To a lesser degree, the firm works with wholesale distributors, namely financial institutions. It has a relationship with SEB in Scandinavia and is in discussions with financial institutions in Switzerland.
US managers face an unfamiliar mutual funds environment when they arrive in Europe, with fragmentation, fewer advisers, and sometimes a lack of brand awareness challenging them.
And then there is the issue of price. Schuman, at Matthews Asia, says total expense ratios and, therefore, management fees tend to be lower
in the US.
Like Dodge & Cox, Matthews is a no-load provider. Schuman says: “While our funds in the United States are no-load funds, our Ucits funds provide distributors with the option for front-end loads.”
He notes that trailer fees and platform fees tend to be more expensive in the Ucits market too, and says that to offer the best proposition to investors “we need to work with partners who share our commitment to shareholder value”.

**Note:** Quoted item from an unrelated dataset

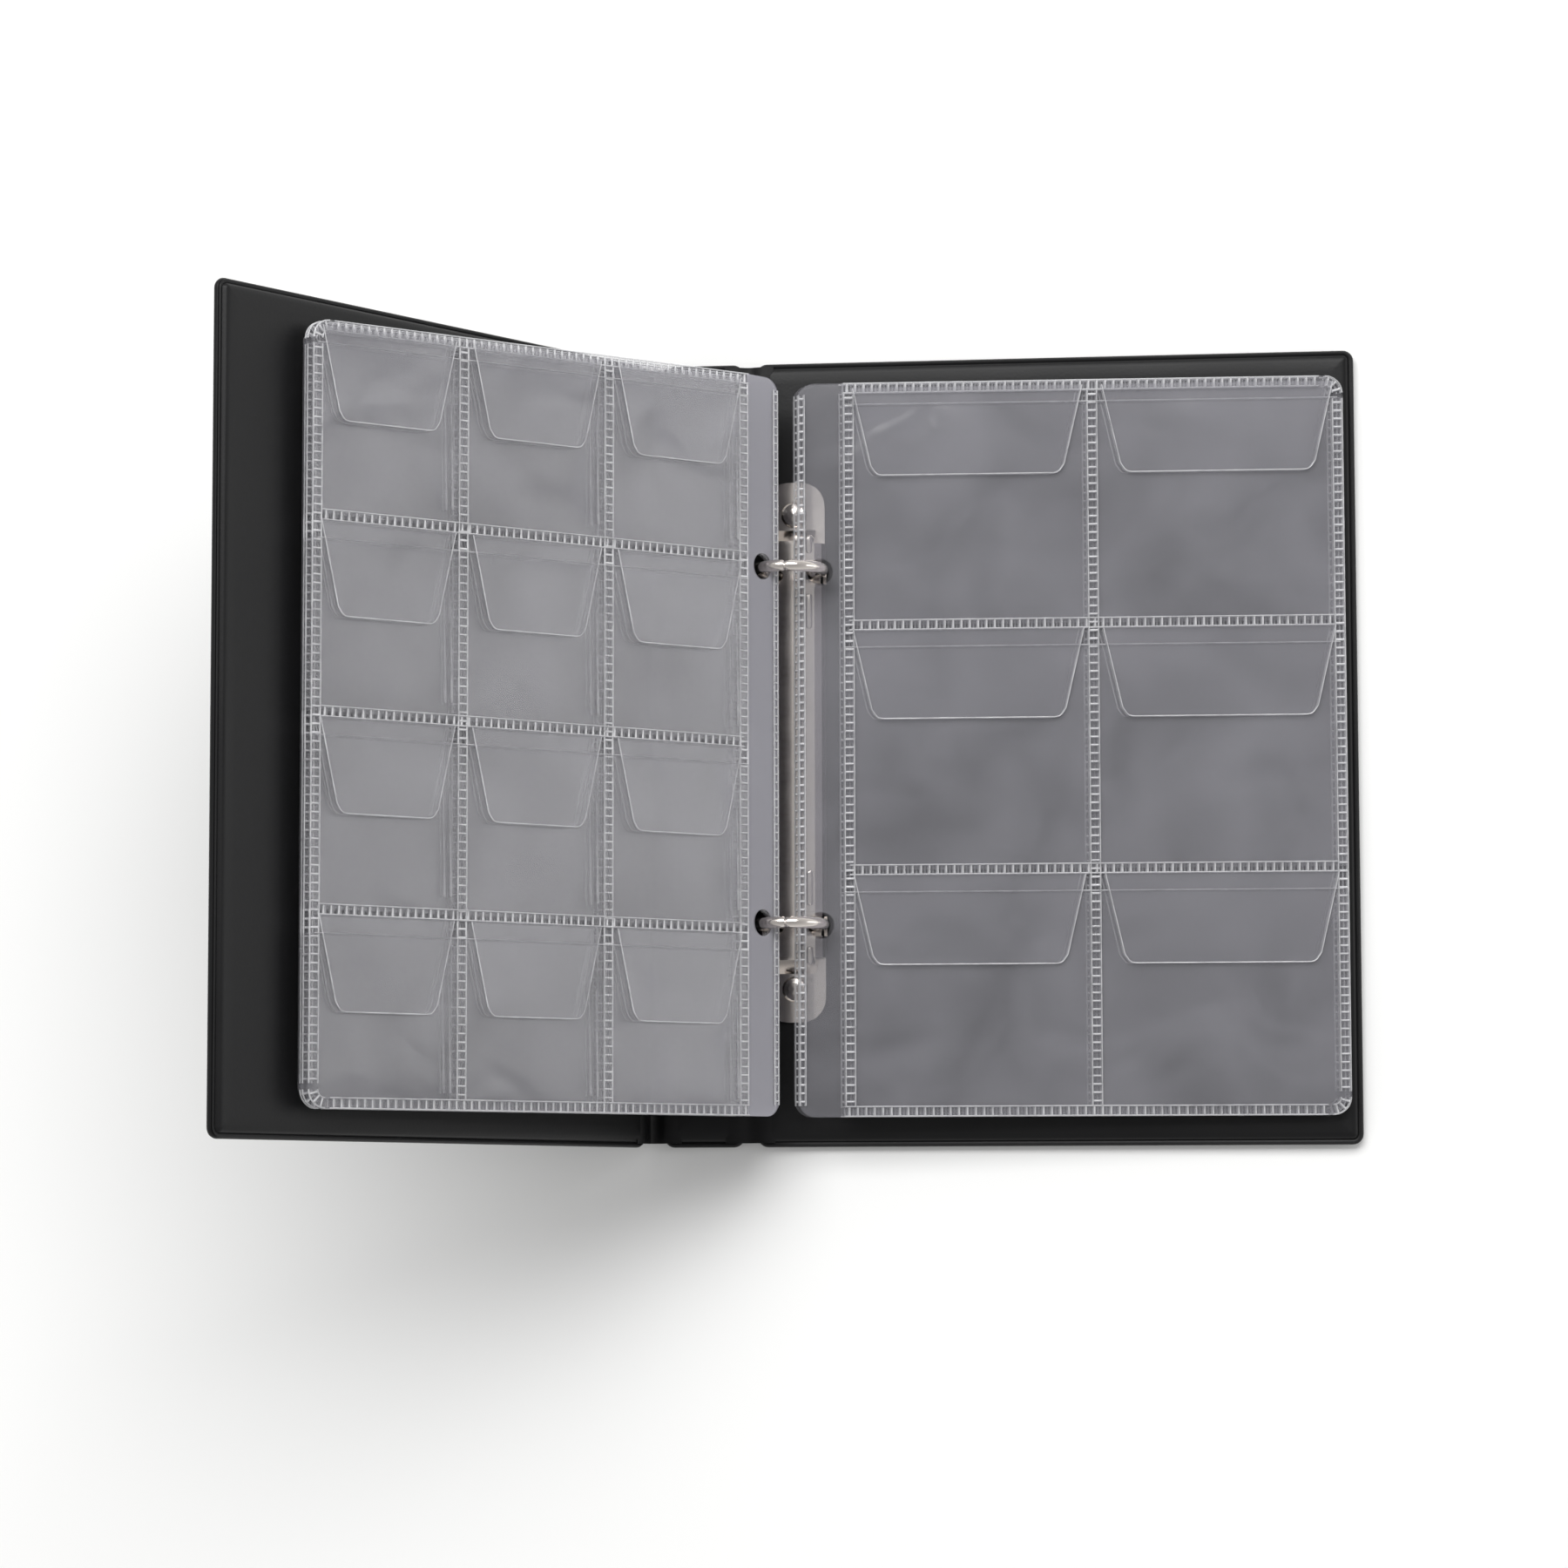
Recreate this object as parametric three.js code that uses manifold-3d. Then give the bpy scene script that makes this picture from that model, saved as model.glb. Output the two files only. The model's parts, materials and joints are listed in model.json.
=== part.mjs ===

The firm offers retail, institutional share classes and multiple currency share classes in an attempt to get the correct structure.
Similarly, Dodge & Cox has one share class for both retail and institutional investors in its Ucits fund, a model it also employs back in the US. “People like our comparatively lower fees which result from the fact that we do not pay for distribution or take out advertising,” says Pohl.
“In the rest of world, people have higher costs structures and we think it disadvantages end investors. People realise that an extra 50 bps does not look like a lot, but it compounds over the years. In the US, the industry has moved away from load funds and distribution commissions and instead towards lower fees.
“You look at Europe and think people there will become sensitive to this and start thinking about it, too.”
Dodge & Cox’s come-and-find-us, no-load strategy might seem risky, but with the UK set to effectively ban commissions following the retail distribution review, the firm and its US peers might soon find Europe a very hospitable place.